Given task: Print the listing below exactly.

- - - - -

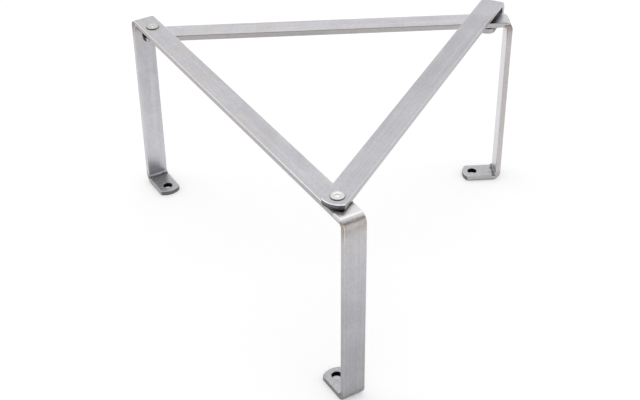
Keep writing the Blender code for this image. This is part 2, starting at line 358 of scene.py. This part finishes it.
def rolled_steel(tree, given, result):
    """Colour, roughness and height of rolled flat bar, from a point and a normal in the bar's own directions:
    x along it, y across it and z up. A pattern as long up as along follows the bar through its folds."""
    point = given["Point"]
    along, _, up = split(tree, point)
    ahead, sideways, upright = (maths(tree, "ABSOLUTE", part) for part in split(tree, given["Normal"]))
    below_arm = maths(tree, "SUBTRACT", given["Arm top"], up)

    line_cells = add_node(tree, "ShaderNodeCombineXYZ")
    feed(tree, line_cells, X=GRAIN_CELLS_ALONG, Y=maths(tree, "DIVIDE", 1.0, given["Grain pitch"]),
         Z=GRAIN_CELLS_ALONG)
    lines = noise(tree, point, line_cells.outputs["Vector"], detail=4.0, rough=0.65)
    streaks = noise(tree, point, STREAK_CELLS, detail=2.0)
    mottle = noise(tree, point, MOTTLE_CELLS, detail=2.0)
    clouds = noise(tree, point, CLOUD_CELLS)
    warmth = noise(tree, point, WARMTH_CELLS, detail=4.0)
    specks = ramp(tree, noise(tree, point, SPECK_CELLS, detail=1.0), *SPECK_STEP)
    striations = noise(tree, point, STRIATION_CELLS)

    past_fold = maths(tree, "MAXIMUM", maths(tree, "LESS_THAN", along, given["Near fold"]),
                      maths(tree, "GREATER_THAN", along, given["Far fold"]))
    in_arm = maths(tree, "SUBTRACT", 1.0, past_fold)
    in_leg = product(tree, ramp(tree, up, *ABOVE_FOOT), ramp(tree, below_arm, *BELOW_ARM))
    in_turned_leg = product(tree, in_leg, past_fold)
    in_foot = ramp(tree, up, *IN_FOOT)
    cut_end = product(tree, ramp(tree, upright, *NOT_FACING_UP), in_arm)
    # Painted shade on the cut end faces, and a painted highlight along the ends' top edges
    shaded_end_face = product(tree, cut_end, ramp(tree, sideways, *NOT_FACING_SIDE))
    end_highlight = product(tree, ramp(tree, ahead, *END_ARRIS_STEP), ramp(tree, upright, *END_ARRIS_STEP),
                        in_arm, ramp(tree, up, *CLEAR_OF_FOOT))
    # Painted light on the long edges: the Arris factor makes a highlight above 1 and a shade below 1
    painted_arris = product(tree, between(tree, sideways, ARRIS_FROM_TOP, ARRIS_TO_SIDE),
                    factor_where(tree, in_turned_leg, LEG_ARRIS), factor_where(tree, in_foot, FOOT_ARRIS))
    # Painted shade on the sides and the cut ends, with less of it in the legs
    side = maths(tree, "MAXIMUM", ramp(tree, sideways, *FACES_SIDE), cut_end)
    side_shown = product(tree, side, factor_where(tree, in_leg, given["Leg sides"]))
    side_shade = maths(tree, "MAXIMUM", side_shown, shaded_end_face)
    crease_shade, stain = fold_marks(tree, given, clouds, past_fold, up, below_arm)

    mottling = product(tree, spread(tree, mottle, *MOTTLE_TONES), factor_where(tree, in_foot, FOOT_MOTTLE))
    pattern = total(tree, spread(tree, lines, *LINE_TONES), spread(tree, streaks, *STREAK_TONES), mottling,
                    spread(tree, clouds, *CLOUD_TONES))
    pattern = maths(tree, "SUBTRACT", pattern, product(tree, specks, SPECK_TONE))
    # Painted light in the tone: shade on the feet, the end faces and just above the floor, light on the legs and
    # the ends' top edges, light and shade on the long edges
    tone = product(tree, total(tree, factor_where(tree, in_foot, FOOT_SHADE_TONE), pattern),
                   factor_where(tree, painted_arris, given["Arris"]), factor_where(tree, end_highlight, END_HIGHLIGHT_TONE),
                   factor_where(tree, shaded_end_face, END_FACE_SHADE_TONE), ramp(tree, up, *FLOOR_SHADE),
                   factor_where(tree, in_turned_leg, LEG_LIGHT_TONE))

    warmed = product(tree, ramp(tree, warmth, *WARMTH_STEP), ramp(tree, below_arm, *WARMTH_DEPTHS))
    colour = blend_colours(tree, warmed, given["Steel"], given["Warm steel"])
    colour = blend_colours(tree, side_shade, colour, given["Edge steel"])
    colour = blend_colours(tree, stain, colour, given["Fold stain"])
    # Painted shade along the creases
    colour = blend_colours(tree, crease_shade, colour, opaque(CREASE_SHADE_COLOUR))

    rough = total(tree, given["Roughness"], spread(tree, clouds, *CLOUD_ROUGHNESS),
                  spread(tree, lines, *LINE_ROUGHNESS), product(tree, side_shade, SIDE_ROUGHNESS))
    stained = product(tree, maths(tree, "MAXIMUM", stain, crease_shade), STAIN_ROUGHNESS)
    rough = maths(tree, "ADD", rough, stained, clamp=True)

    height = total(tree, lines, product(tree, mottle, MOTTLE_HEIGHT))
    height = maths(tree, "SUBTRACT", height, product(tree, specks, SPECK_HEIGHT))
    height = total(tree, height, product(tree, striations, side, STRIATION_HEIGHT))
    feed(tree, result, Color=toned(tree, colour, tone), Roughness=rough, Height=height)


# Turned steel

# Noise cells in a metre, what the patterns make of the tone and the roughness, and the depth of the relief
RIVET_CLOUD_CELLS = (500.0, 500.0, 500.0)
RIVET_SPECK_CELLS = (2200.0, 2200.0, 2200.0)
RIVET_SPECK_STEP = (0.66, 0.76)
RIVET_CLOUD_TONES = (0.95, 1.05)
RIVET_SPECK_TONE = 0.1
RIVET_CLOUD_ROUGHNESS = (-0.04, 0.06)
RIVET_RELIEF = 0.00002

# Rim, dish and punch mark, as steps over the distance from the rivet's axis or from the mark
# Painted shade at the rim and in the groove's far side, and a painted highlight on the dish and at the punch mark
RIM_SHADE_TONES = (0.0051, 0.0058, 1.0, 0.48)
DISH_HIGHLIGHT_TONES = (0.0012, 0.0046, 1.18, 0.92)
PUNCH_HIGHLIGHT_TONES = (0.0008, 0.0018, 1.14, 1.0)
PUNCH_MARK = (0.0, -0.0012, 0.0)
GROOVE_REACH = ((0.0014, 0.0022), (0.0032, 0.0024))
GROOVE_FAR_SIDE = (-0.0012, 0.0006)
GROOVE_SHADE_TONE = 0.55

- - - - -

Worked solution:
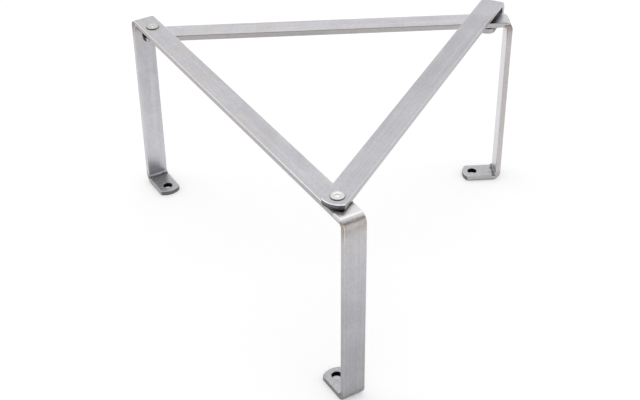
Keep writing the Blender code for this image. This is part 2, starting at line 358 of scene.py. This part finishes it.
def rolled_steel(tree, given, result):
    """Colour, roughness and height of rolled flat bar, from a point and a normal in the bar's own directions:
    x along it, y across it and z up. A pattern as long up as along follows the bar through its folds."""
    point = given["Point"]
    along, _, up = split(tree, point)
    ahead, sideways, upright = (maths(tree, "ABSOLUTE", part) for part in split(tree, given["Normal"]))
    below_arm = maths(tree, "SUBTRACT", given["Arm top"], up)

    line_cells = add_node(tree, "ShaderNodeCombineXYZ")
    feed(tree, line_cells, X=GRAIN_CELLS_ALONG, Y=maths(tree, "DIVIDE", 1.0, given["Grain pitch"]),
         Z=GRAIN_CELLS_ALONG)
    lines = noise(tree, point, line_cells.outputs["Vector"], detail=4.0, rough=0.65)
    streaks = noise(tree, point, STREAK_CELLS, detail=2.0)
    mottle = noise(tree, point, MOTTLE_CELLS, detail=2.0)
    clouds = noise(tree, point, CLOUD_CELLS)
    warmth = noise(tree, point, WARMTH_CELLS, detail=4.0)
    specks = ramp(tree, noise(tree, point, SPECK_CELLS, detail=1.0), *SPECK_STEP)
    striations = noise(tree, point, STRIATION_CELLS)

    past_fold = maths(tree, "MAXIMUM", maths(tree, "LESS_THAN", along, given["Near fold"]),
                      maths(tree, "GREATER_THAN", along, given["Far fold"]))
    in_arm = maths(tree, "SUBTRACT", 1.0, past_fold)
    in_leg = product(tree, ramp(tree, up, *ABOVE_FOOT), ramp(tree, below_arm, *BELOW_ARM))
    in_turned_leg = product(tree, in_leg, past_fold)
    in_foot = ramp(tree, up, *IN_FOOT)
    cut_end = product(tree, ramp(tree, upright, *NOT_FACING_UP), in_arm)
    # Painted shade on the cut end faces, and a painted highlight along the ends' top edges
    shaded_end_face = product(tree, cut_end, ramp(tree, sideways, *NOT_FACING_SIDE))
    end_highlight = product(tree, ramp(tree, ahead, *END_ARRIS_STEP), ramp(tree, upright, *END_ARRIS_STEP),
                        in_arm, ramp(tree, up, *CLEAR_OF_FOOT))
    # Painted light on the long edges: the Arris factor makes a highlight above 1 and a shade below 1
    painted_arris = product(tree, between(tree, sideways, ARRIS_FROM_TOP, ARRIS_TO_SIDE),
                    factor_where(tree, in_turned_leg, LEG_ARRIS), factor_where(tree, in_foot, FOOT_ARRIS))
    # Painted shade on the sides and the cut ends, with less of it in the legs
    side = maths(tree, "MAXIMUM", ramp(tree, sideways, *FACES_SIDE), cut_end)
    side_shown = product(tree, side, factor_where(tree, in_leg, given["Leg sides"]))
    side_shade = maths(tree, "MAXIMUM", side_shown, shaded_end_face)
    crease_shade, stain = fold_marks(tree, given, clouds, past_fold, up, below_arm)

    mottling = product(tree, spread(tree, mottle, *MOTTLE_TONES), factor_where(tree, in_foot, FOOT_MOTTLE))
    pattern = total(tree, spread(tree, lines, *LINE_TONES), spread(tree, streaks, *STREAK_TONES), mottling,
                    spread(tree, clouds, *CLOUD_TONES))
    pattern = maths(tree, "SUBTRACT", pattern, product(tree, specks, SPECK_TONE))
    # Painted light in the tone: shade on the feet, the end faces and just above the floor, light on the legs and
    # the ends' top edges, light and shade on the long edges
    tone = product(tree, total(tree, factor_where(tree, in_foot, FOOT_SHADE_TONE), pattern),
                   factor_where(tree, painted_arris, given["Arris"]), factor_where(tree, end_highlight, END_HIGHLIGHT_TONE),
                   factor_where(tree, shaded_end_face, END_FACE_SHADE_TONE), ramp(tree, up, *FLOOR_SHADE),
                   factor_where(tree, in_turned_leg, LEG_LIGHT_TONE))

    warmed = product(tree, ramp(tree, warmth, *WARMTH_STEP), ramp(tree, below_arm, *WARMTH_DEPTHS))
    colour = blend_colours(tree, warmed, given["Steel"], given["Warm steel"])
    colour = blend_colours(tree, side_shade, colour, given["Edge steel"])
    colour = blend_colours(tree, stain, colour, given["Fold stain"])
    # Painted shade along the creases
    colour = blend_colours(tree, crease_shade, colour, opaque(CREASE_SHADE_COLOUR))

    rough = total(tree, given["Roughness"], spread(tree, clouds, *CLOUD_ROUGHNESS),
                  spread(tree, lines, *LINE_ROUGHNESS), product(tree, side_shade, SIDE_ROUGHNESS))
    stained = product(tree, maths(tree, "MAXIMUM", stain, crease_shade), STAIN_ROUGHNESS)
    rough = maths(tree, "ADD", rough, stained, clamp=True)

    height = total(tree, lines, product(tree, mottle, MOTTLE_HEIGHT))
    height = maths(tree, "SUBTRACT", height, product(tree, specks, SPECK_HEIGHT))
    height = total(tree, height, product(tree, striations, side, STRIATION_HEIGHT))
    feed(tree, result, Color=toned(tree, colour, tone), Roughness=rough, Height=height)


# Turned steel

# Noise cells in a metre, what the patterns make of the tone and the roughness, and the depth of the relief
RIVET_CLOUD_CELLS = (500.0, 500.0, 500.0)
RIVET_SPECK_CELLS = (2200.0, 2200.0, 2200.0)
RIVET_SPECK_STEP = (0.66, 0.76)
RIVET_CLOUD_TONES = (0.95, 1.05)
RIVET_SPECK_TONE = 0.1
RIVET_CLOUD_ROUGHNESS = (-0.04, 0.06)
RIVET_RELIEF = 0.00002

# Rim, dish and punch mark, as steps over the distance from the rivet's axis or from the mark
# Painted shade at the rim and in the groove's far side, and a painted highlight on the dish and at the punch mark
RIM_SHADE_TONES = (0.0051, 0.0058, 1.0, 0.48)
DISH_HIGHLIGHT_TONES = (0.0012, 0.0046, 1.18, 0.92)
PUNCH_HIGHLIGHT_TONES = (0.0008, 0.0018, 1.14, 1.0)
PUNCH_MARK = (0.0, -0.0012, 0.0)
GROOVE_REACH = ((0.0014, 0.0022), (0.0032, 0.0024))
GROOVE_FAR_SIDE = (-0.0012, 0.0006)
GROOVE_SHADE_TONE = 0.55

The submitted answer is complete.